The adaptation required a modification in the consensus rules of BigchainBD by writing and including a simple plugin. This was limited to a change in the validate_transaction() method on a subclass of BaseConsensusRules. The method then could do the checking that the document to be included is in the Ethereum component, by using check Footnote 5. As the registration of the metadata in that part used the oraclize() calls in the Ethereum contracts, then we guarantee that the metadata can be retrieved via its handler and it is a legitimate claim.

Once a metadata record is in the database, we are able to know: (a) its owner, i.e. the signer of the transaction or a subsequent recipient, (b) that the metadata record is legitimate and current up to the given timestamp, and (c) that we can at any moment query in the Ethereum component if the record is updated or retracted.

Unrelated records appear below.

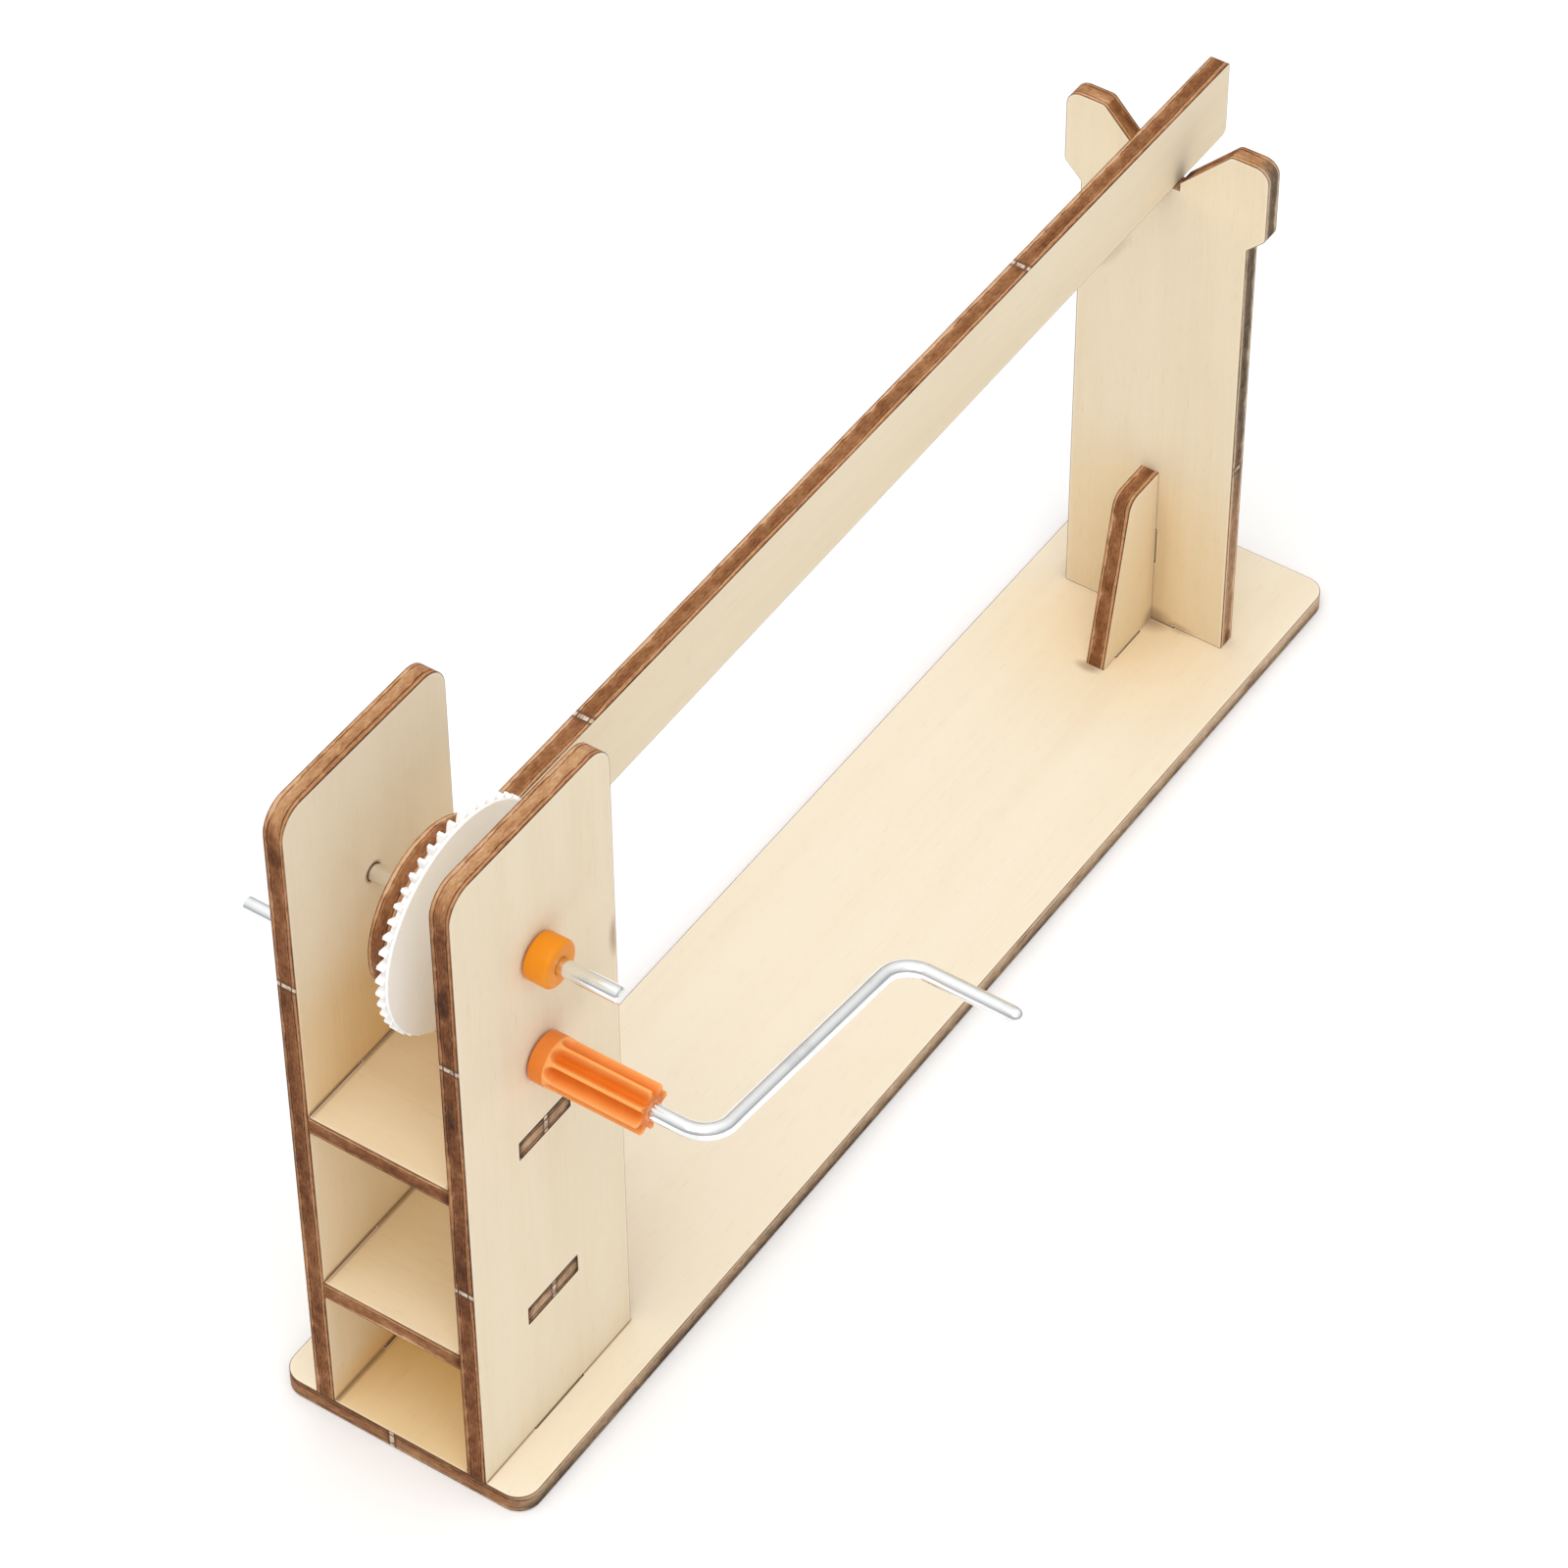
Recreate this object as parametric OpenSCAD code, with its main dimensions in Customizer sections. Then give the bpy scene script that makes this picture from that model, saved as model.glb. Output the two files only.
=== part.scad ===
// Hand-cranked lifting barrier gate, a laser-cut plywood kit on steel rods.
// X runs across the gate with the crank on +X, Y along the base with the tower at -Y, Z up.
// The origin is the middle of the base plate's underside. All sizes are in millimetres.

/* [Plywood] */
// Thickness of the plywood that every flat piece is cut from
ply = 2.5; // [2:0.1:3.2]
// Length of each tab that joins two plates
tab_l = 9; // [6:0.5:11]
// Gap round a tab in its slot, on each side
slot_gap = 0.1; // [0.05:0.05:0.2]

/* [Base] */
// Length of the base plate
base_l = 175; // [160:1:220]
// Width of the base plate
base_w = 34; // [32:1:60]
// Radius of the base plate's corners
base_r = 2.8; // [2:0.1:6]

/* [Tower] */
// Length of a side plate along the base
tower_l = 28; // [24:0.5:40]
// Height of a side plate above the base plate
tower_h = 94; // [90:1:120]
// Clear width between the two side plates
tower_gap = 18.4; // [16:0.2:21]
// Radius of a side plate's top corners
tower_r = 3.5; // [1:0.5:8]
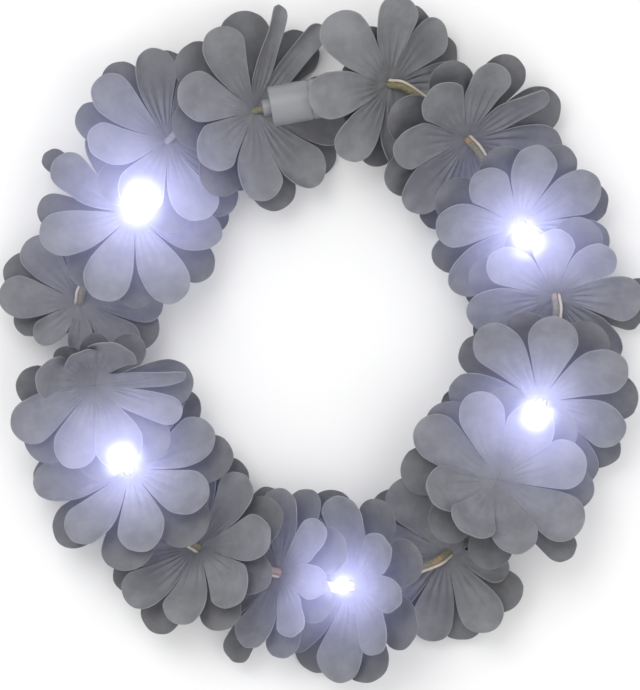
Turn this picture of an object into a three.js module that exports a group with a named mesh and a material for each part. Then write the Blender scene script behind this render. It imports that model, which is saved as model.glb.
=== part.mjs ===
// A light-up flower crown, lying face up: sixteen cloth flowers on a wrapped wire band, five of them with a
// lamp at the heart, a thin lead to the lamps, and a round battery capsule with a push button.
// Millimetres and degrees, +Z up, +Y towards the battery capsule. The flowers are numbered clockwise. Most
// are threaded on the band like beads and lean on the one before, so that their leading petals dip under
// the band and their trailing petals stand over it. Two are tied on top of the band instead.
import * as THREE from "three";

// The band: a ring of wrapped wire, and the lead that runs beside it.
const BAND_RADIUS = 90;
const BAND_THICKNESS = 2.6;
const BAND_HEIGHT = 13.5;
const BAND_STEPS = 80;
const BAND_SIDES = 6;
const LEAD_THICKNESS = 1.2;
const LEAD_STEPS = 70;
const LEAD_SIDES = 5;
const LEAD_EXIT = 3.6; // how far the lead runs straight out of the capsule
const THREAD_REACH = 5; // how far each side of a flower the band runs straight
const THREAD_ANGLE = 51; // between the band and a flower's cloth where it goes through
const SEAT_GAP = 0.3; // between pieces that touch
const STEP_SAMPLES = 8; // on each straight step of the band, to find where a piece rests on it

// The flowers: two cloth layers each, with eight petals to a layer.
const CLOTH = 1;
const PETALS = 8;
const HUB_RADIUS = 7;
const HOLE_RADIUS = 3.6;
const STITCH_HOLE_RADIUS = 1.2; // in a flower that is tied on
const LAYER_GAP = 0.6; // between the two layers at the hub
const LEAN = 27;
const FRONT = { reach: 36, half: 8.3, root: 7, tip: 27, trough: 2, rows: "fine", hiddenRows: "coarse" };
const BACK = { reach: 37, half: 8.8, root: 1, tip: 13, trough: 0.8, rows: "coarse", hiddenRows: "plain" };

// A petal's outline, as shares of its length and of its greatest half width. A petal that the next flower
// covers needs fewer rows.
const ROWS = {
  fine: [
    { along: 0.36, half: 0.74 },
    { along: 0.72, half: 1 },
    { along: 0.95, half: 0.6, middle: 1 },
  ],
  coarse: [
    { along: 0.6, half: 0.98 },
    { along: 0.94, half: 0.62, middle: 1 },
  ],
  plain: [{ along: 0.85, half: 0.9, middle: 1 }],
};
const COVERED = 62; // a petal within this angle of the way its flower faces is covered

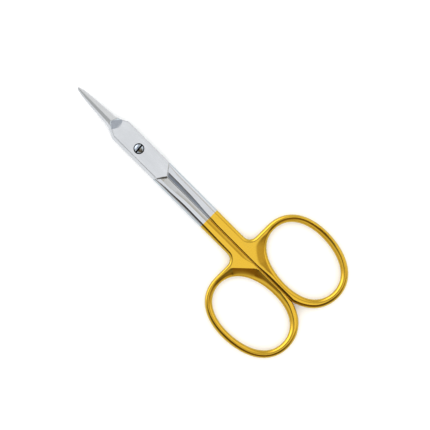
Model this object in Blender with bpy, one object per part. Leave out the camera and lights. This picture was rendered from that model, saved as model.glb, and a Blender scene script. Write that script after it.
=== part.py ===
"""Nail scissors: two lapped halves and the slotted screw that they turn on.

The pivot axis is +Z through the origin. +Y runs to the tips, and the back of the joint lies on z = 0.
"""

import math

import bmesh
import bpy
from mathutils import Matrix, Vector

mm = 0.001

# Joint
joint_width = 6.4 * mm
joint_thickness = 3.2 * mm
blade_gap = 0.1 * mm
split_gap = 0.1 * mm
plate_step = 0.75 * mm
plate_front = 7.2 * mm
plate_chamfer = 0.16 * mm
shoulder_side = 8.6 * mm
shoulder_point = 11.0 * mm
shoulder_clearance = 0.12 * mm
shoulder_setback = 0.12 * mm

# Blades
tip_reach = 23.4 * mm
tip_offset = 0.12 * mm
blade_root = 11.2 * mm
spine_root = 1.55 * mm
edge_root = 0.93 * mm
ridge_offset = 0.05 * mm
ridge_root_thickness = 1.1 * mm
ridge_tip_thickness = 0.45 * mm
facet_depth = 0.03 * mm
wheel_radius = 2.5 * mm
scoop_start = 8.2 * mm
bevel_tilt = math.radians(38)
spine_tilt = math.radians(12)
shoulder_bend_shares = (0.13, 0.6)
blade_taper_share = 0.55
nose_power = 6

# Shanks and finger rings
handle_thickness = 2.7 * mm
side_rounding = 1.0 * mm
split_rounding = 0.2 * mm
front_valley_root = 1.6 * mm
front_valley_width = 1.0 * mm
front_valley_narrows = 20 * mm
front_valley_fades = 40 * mm
back_valley_root = 1.3 * mm
back_valley_width = 0.5 * mm
back_valley_narrows = 30 * mm
back_valley_fades = 41 * mm
valley_start = 17 * mm
valley_end = 45.5 * mm
valley_tilt = math.radians(14)
ring_back = 52.9 * mm
hole_width = 16 * mm
hole_length = 23.3 * mm
ring_wire = 2.05 * mm
ring_flat = 0.5 * mm
ring_lean = math.radians(4)
neck_radius = 2.3 * mm
web_rounding = 2.6 * mm
web_power = 4
plating_line = 26.7 * mm

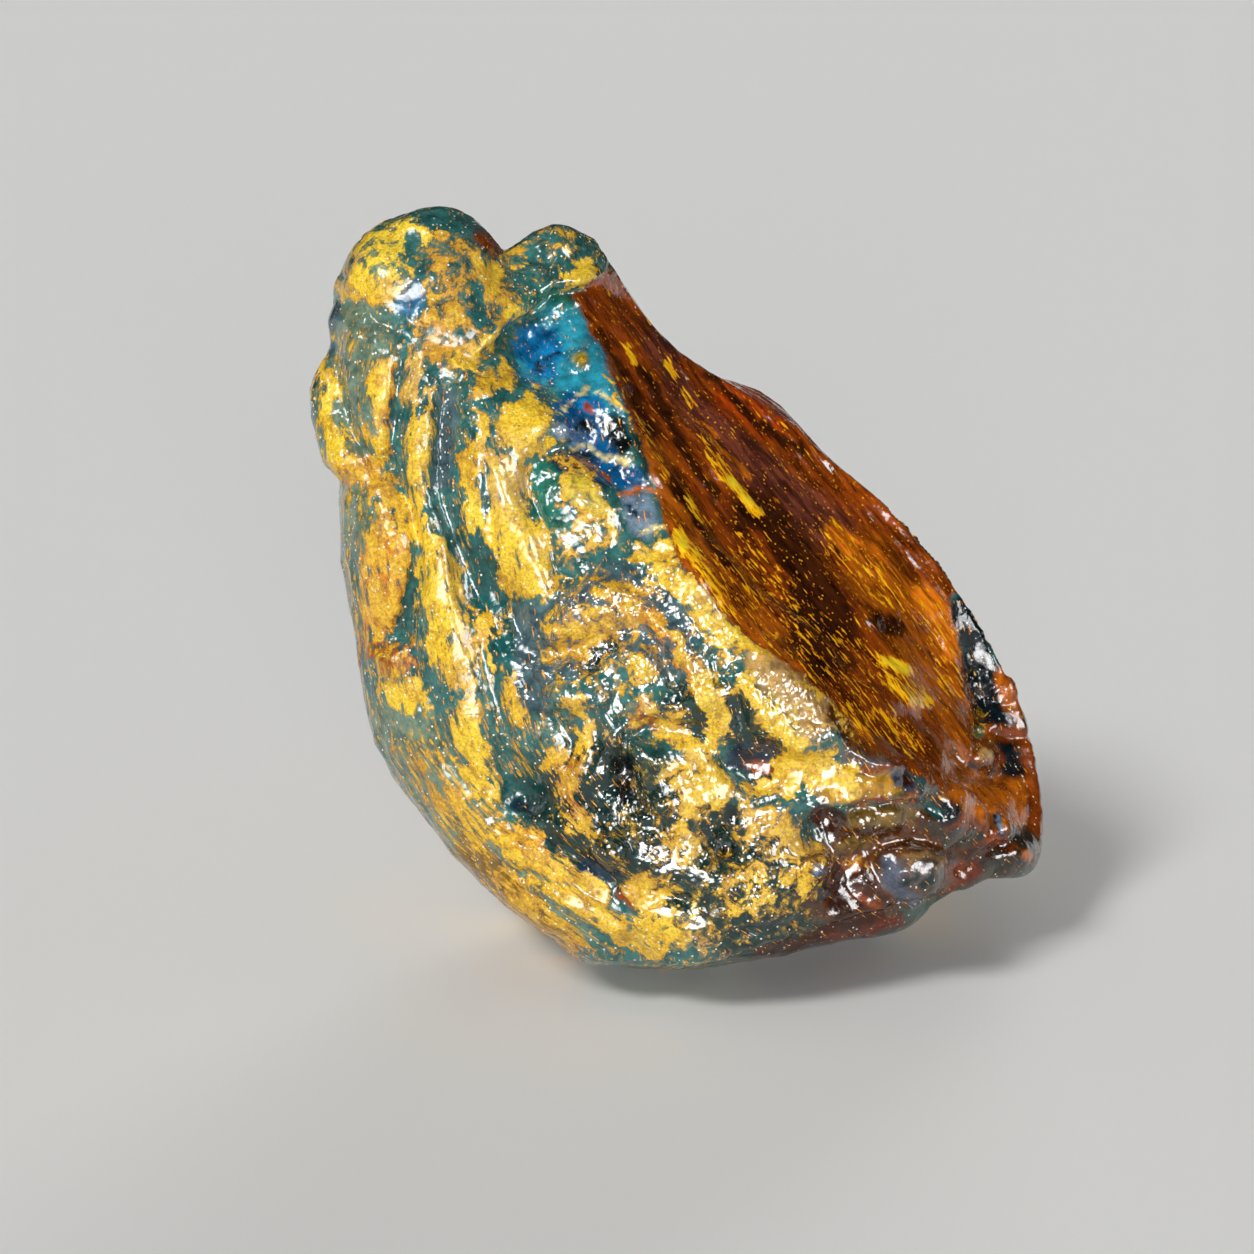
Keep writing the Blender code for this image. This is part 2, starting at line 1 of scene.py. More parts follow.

Then, it is possible to use the underlying query mechanisms of the storage component (in our case, a MongoDB backend) to query or build search systems on top of it.

5 Conclusions and Outlook

Blockchain technologies considered as immutable decentralized databases have the potential to change the practices and systems used for archival functions, both for the storage of the digital resources and of the metadata describing them.

In this paper, we have sketched a possible architecture that fulfills with three different components several of the key functions of metadata: decentralized identification, deferencing, proof of statement and (separately) indexing. The discussion has stayed at a generic level, but it could be extended to cover domain-specific cases that may require additional processing before the claims are included in the blockchain or that may include additional information.

It is still too early to value if a blockchain architecture as the one presented here is acceptable as an alternative to current centralized systems. But in any case, it represents an option to achieve higher levels of availability, transparency and tamper resistance, which would solve some of the problems of current metadata systems built on conventional databases.